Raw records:
------------------------------------------------------------------------
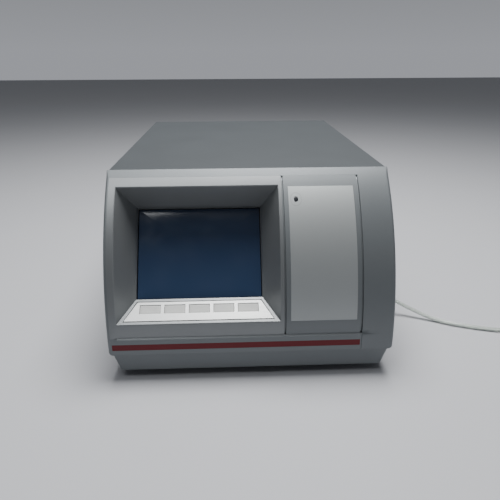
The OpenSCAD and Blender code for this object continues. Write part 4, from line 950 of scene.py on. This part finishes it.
def build_strip():
    """The strip: rows lead from its edge in to a line along its middle."""
    depth, ends, slack = 0.0012, 0.003, 0.00015
    mid = (STRIP_LO.z + STRIP_HI.z) / 2
    rim = box_outline(STRIP_LO, STRIP_HI, 0.0, 60, 4)
    middle = rectangle(STRIP_LO.x + ends, STRIP_HI.x - ends, mid - slack, mid + slack,
                       60, 4)
    line = coords(middle[:, 0], middle[:, 1].mean())
    points = np.concatenate([
        on_arc(rim, depth)[None], on_arc(between(rim, middle, 4)), on_arc(line)[None]])
    make_piece("red_strip", [patch(points, wrap=True)], [finish("strip")], "strip_red",
               ("accent_strip",), facing=FRONT, edge=0.0002)


# ---------- Display and keys ----------

ROUND = 0.0004


def slab(outline, inner, top, bottom, matrix, crown=0.0):
    """A closed slab with a rounded upper edge: loops from the lower middle out, up the side
    and in to the upper middle, which may be sunk a little."""
    centre = outline.mean(axis=0) + 0 * outline
    rows = [raised(centre, bottom), raised(outline, bottom), raised(outline, top - ROUND)]
    for turn in np.radians([30, 60, 90]):
        pull = 1 - math.cos(turn)
        rows.append(raised(outline + (inner - outline) * pull,
                           top - ROUND + ROUND * math.sin(turn)))
    for share in (0.35, 0.7, 1.0):
        rows.append(raised(inner + (centre - inner) * share,
                           top - crown * (1 - (1 - share) ** 2)))
    return patch(placed(matrix, np.stack(rows)), wrap=True)


def build_screen():
    """The glass: a slab behind the screen's opening, wider by its overlap."""
    d, overlap, thick, corner = settings("display"), 0.0038, 0.002, 0.002
    half_x, half_y = d.screen_width / 2 + overlap, d.screen_height / 2 + overlap
    seat = screen_frame() @ Matrix.Translation((0, d.screen_height / 2, 0))
    outline = rounded_rectangle(half_x, half_y, corner)
    inner = rounded_rectangle(half_x - ROUND, half_y - ROUND, corner - ROUND)
    make_piece("screen_glass", [slab(outline, inner, -d.rim, -d.rim - thick, seat)],
               [finish("screen")], "screen_dark", ("touch_glass",))


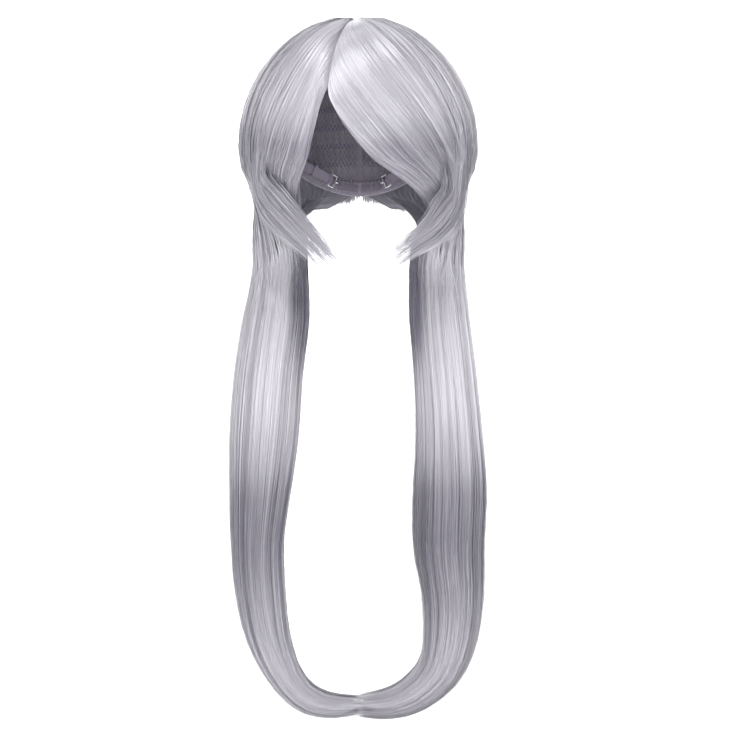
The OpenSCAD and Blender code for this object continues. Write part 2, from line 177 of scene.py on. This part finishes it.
def ribbons(name, pts, nrm, width, roll, tint, mat, root_w=0.6, tip=0.14):
    """One mesh of flat fibres. pts (n, m, 3) mm, tint (n, m, 3) linear colour."""
    n, m, _ = pts.shape
    tn = np.gradient(pts, axis=1)
    tn /= np.linalg.norm(tn, axis=2, keepdims=True) + 1e-9
    nrm = nrm - tn * (nrm * tn).sum(2, keepdims=True)
    nrm /= np.linalg.norm(nrm, axis=2, keepdims=True) + 1e-9
    sd = np.cross(tn, nrm)
    t = np.linspace(0, 1, m)[None]
    ang = (roll[:, None] + 0.15 * np.sin(t * 6 + roll[:, None] * 40))[..., None]
    side = sd * np.cos(ang) + nrm * np.sin(ang)
    w = (width[:, None] * np.minimum(1, mix(root_w, 1, np.minimum(1, t / 0.08)))
         * np.minimum(1, ((1 - t) / tip + 0.04)) ** 0.6)
    a = pts - side * w[..., None] / 2
    b = pts + side * w[..., None] / 2
    co = np.stack([a, b], 2).reshape(-1, 3) / 1000
    base = (np.arange(n)[:, None] * m + np.arange(m - 1)[None]).reshape(-1) * 2
    quads = np.stack([base, base + 1, base + 3, base + 2], 1)
    u0 = np.repeat((np.arange(n) + 0.12) / n, m)
    u1 = np.repeat((np.arange(n) + 0.88) / n, m)
    v = np.tile(0.01 + 0.98 * np.linspace(0, 1, m), n)
    uv = np.stack([np.stack([u0, v], 1), np.stack([u1, v], 1)], 1).reshape(-1, 2)
    col = np.repeat(tint.reshape(-1, 3), 2, 0)
    return mesh_of(name, co, quads, uv, col, mat)


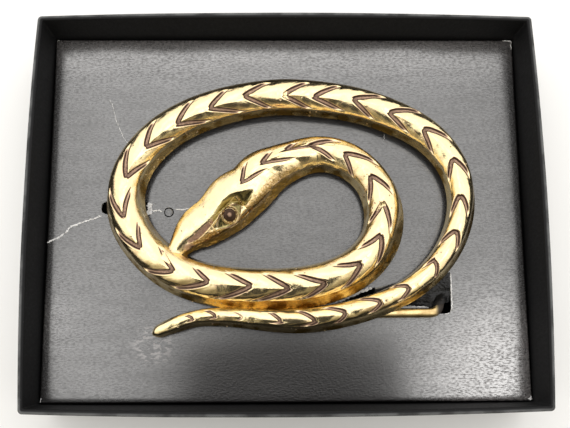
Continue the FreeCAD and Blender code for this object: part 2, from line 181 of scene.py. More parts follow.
def closed_rings(grid: Array, masks: Masks | None = None,
                 ends: Two | None = None) -> Shell:
    """A skin over rows of closed rings, each end closed by a fan to one point.

    Args:
        grid: Points, rows by columns by 3; the last column meets the first.
        masks: Named values, rows by columns.
        ends: The two end points; the rings' middles if none are given.

    Returns:
        The closed shell.
    """
    rows, columns = grid.shape[:2]
    index = np.arange(rows * columns).reshape(rows, columns)
    beside = np.roll(index, -1, axis=1)
    quads = np.stack([index[:-1], beside[:-1], beside[1:], index[1:]], axis=-1).reshape(-1, 4)
    first, last = ends if ends is not None else (grid[0].mean(0), grid[-1].mean(0))
    tip = rows * columns
    head_fan = np.stack([np.full(columns, tip), beside[0], index[0]], axis=1)
    tail_fan = np.stack([np.full(columns, tip + 1), index[-1], beside[-1]], axis=1)
    points = np.vstack([grid.reshape(-1, 3), first, last])
    faces = [tuple(f) for f in quads.tolist() + np.vstack([head_fan, tail_fan]).tolist()]
    values = {name: np.append(value.ravel(), [value[0].mean(), value[-1].mean()])
              for name, value in (masks or {}).items()}
    return Shell(points, faces, values).outward()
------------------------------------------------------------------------
> _DIRECTION_
Your task is to repeat each line of the material exactly.

> _THE ANSWER_
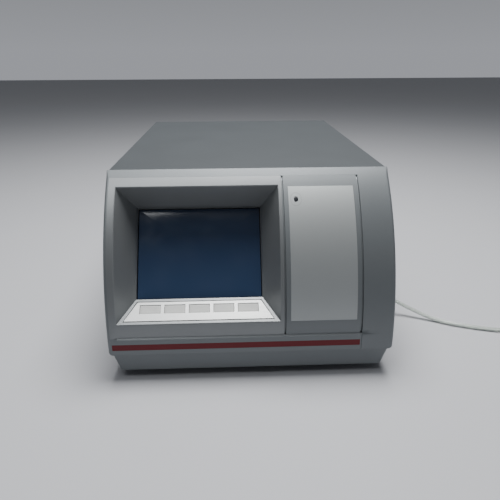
The OpenSCAD and Blender code for this object continues. Write part 4, from line 950 of scene.py on. This part finishes it.
def build_strip():
    """The strip: rows lead from its edge in to a line along its middle."""
    depth, ends, slack = 0.0012, 0.003, 0.00015
    mid = (STRIP_LO.z + STRIP_HI.z) / 2
    rim = box_outline(STRIP_LO, STRIP_HI, 0.0, 60, 4)
    middle = rectangle(STRIP_LO.x + ends, STRIP_HI.x - ends, mid - slack, mid + slack,
                       60, 4)
    line = coords(middle[:, 0], middle[:, 1].mean())
    points = np.concatenate([
        on_arc(rim, depth)[None], on_arc(between(rim, middle, 4)), on_arc(line)[None]])
    make_piece("red_strip", [patch(points, wrap=True)], [finish("strip")], "strip_red",
               ("accent_strip",), facing=FRONT, edge=0.0002)


# ---------- Display and keys ----------

ROUND = 0.0004


def slab(outline, inner, top, bottom, matrix, crown=0.0):
    """A closed slab with a rounded upper edge: loops from the lower middle out, up the side
    and in to the upper middle, which may be sunk a little."""
    centre = outline.mean(axis=0) + 0 * outline
    rows = [raised(centre, bottom), raised(outline, bottom), raised(outline, top - ROUND)]
    for turn in np.radians([30, 60, 90]):
        pull = 1 - math.cos(turn)
        rows.append(raised(outline + (inner - outline) * pull,
                           top - ROUND + ROUND * math.sin(turn)))
    for share in (0.35, 0.7, 1.0):
        rows.append(raised(inner + (centre - inner) * share,
                           top - crown * (1 - (1 - share) ** 2)))
    return patch(placed(matrix, np.stack(rows)), wrap=True)


def build_screen():
    """The glass: a slab behind the screen's opening, wider by its overlap."""
    d, overlap, thick, corner = settings("display"), 0.0038, 0.002, 0.002
    half_x, half_y = d.screen_width / 2 + overlap, d.screen_height / 2 + overlap
    seat = screen_frame() @ Matrix.Translation((0, d.screen_height / 2, 0))
    outline = rounded_rectangle(half_x, half_y, corner)
    inner = rounded_rectangle(half_x - ROUND, half_y - ROUND, corner - ROUND)
    make_piece("screen_glass", [slab(outline, inner, -d.rim, -d.rim - thick, seat)],
               [finish("screen")], "screen_dark", ("touch_glass",))


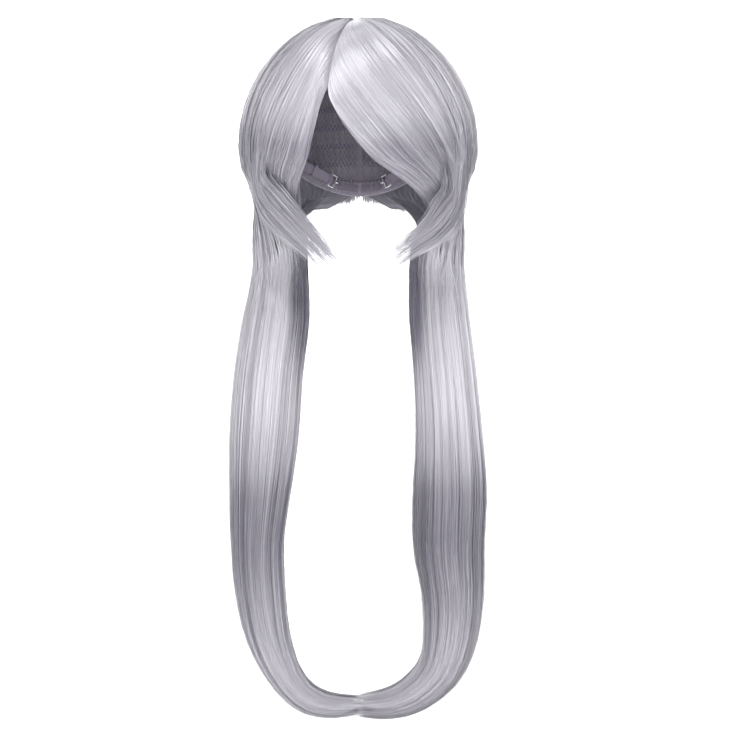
The OpenSCAD and Blender code for this object continues. Write part 2, from line 177 of scene.py on. This part finishes it.
def ribbons(name, pts, nrm, width, roll, tint, mat, root_w=0.6, tip=0.14):
    """One mesh of flat fibres. pts (n, m, 3) mm, tint (n, m, 3) linear colour."""
    n, m, _ = pts.shape
    tn = np.gradient(pts, axis=1)
    tn /= np.linalg.norm(tn, axis=2, keepdims=True) + 1e-9
    nrm = nrm - tn * (nrm * tn).sum(2, keepdims=True)
    nrm /= np.linalg.norm(nrm, axis=2, keepdims=True) + 1e-9
    sd = np.cross(tn, nrm)
    t = np.linspace(0, 1, m)[None]
    ang = (roll[:, None] + 0.15 * np.sin(t * 6 + roll[:, None] * 40))[..., None]
    side = sd * np.cos(ang) + nrm * np.sin(ang)
    w = (width[:, None] * np.minimum(1, mix(root_w, 1, np.minimum(1, t / 0.08)))
         * np.minimum(1, ((1 - t) / tip + 0.04)) ** 0.6)
    a = pts - side * w[..., None] / 2
    b = pts + side * w[..., None] / 2
    co = np.stack([a, b], 2).reshape(-1, 3) / 1000
    base = (np.arange(n)[:, None] * m + np.arange(m - 1)[None]).reshape(-1) * 2
    quads = np.stack([base, base + 1, base + 3, base + 2], 1)
    u0 = np.repeat((np.arange(n) + 0.12) / n, m)
    u1 = np.repeat((np.arange(n) + 0.88) / n, m)
    v = np.tile(0.01 + 0.98 * np.linspace(0, 1, m), n)
    uv = np.stack([np.stack([u0, v], 1), np.stack([u1, v], 1)], 1).reshape(-1, 2)
    col = np.repeat(tint.reshape(-1, 3), 2, 0)
    return mesh_of(name, co, quads, uv, col, mat)


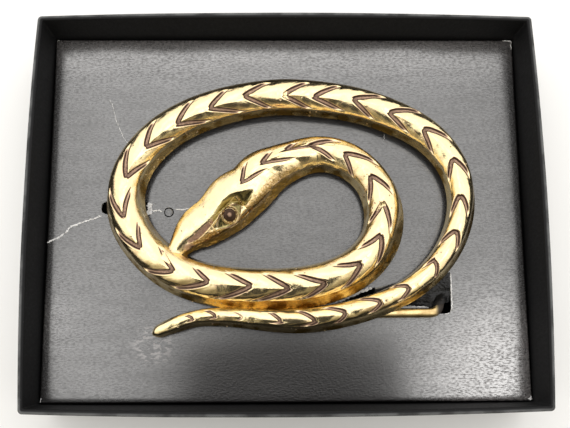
Continue the FreeCAD and Blender code for this object: part 2, from line 181 of scene.py. More parts follow.
def closed_rings(grid: Array, masks: Masks | None = None,
                 ends: Two | None = None) -> Shell:
    """A skin over rows of closed rings, each end closed by a fan to one point.

    Args:
        grid: Points, rows by columns by 3; the last column meets the first.
        masks: Named values, rows by columns.
        ends: The two end points; the rings' middles if none are given.

    Returns:
        The closed shell.
    """
    rows, columns = grid.shape[:2]
    index = np.arange(rows * columns).reshape(rows, columns)
    beside = np.roll(index, -1, axis=1)
    quads = np.stack([index[:-1], beside[:-1], beside[1:], index[1:]], axis=-1).reshape(-1, 4)
    first, last = ends if ends is not None else (grid[0].mean(0), grid[-1].mean(0))
    tip = rows * columns
    head_fan = np.stack([np.full(columns, tip), beside[0], index[0]], axis=1)
    tail_fan = np.stack([np.full(columns, tip + 1), index[-1], beside[-1]], axis=1)
    points = np.vstack([grid.reshape(-1, 3), first, last])
    faces = [tuple(f) for f in quads.tolist() + np.vstack([head_fan, tail_fan]).tolist()]
    values = {name: np.append(value.ravel(), [value[0].mean(), value[-1].mean()])
              for name, value in (masks or {}).items()}
    return Shell(points, faces, values).outward()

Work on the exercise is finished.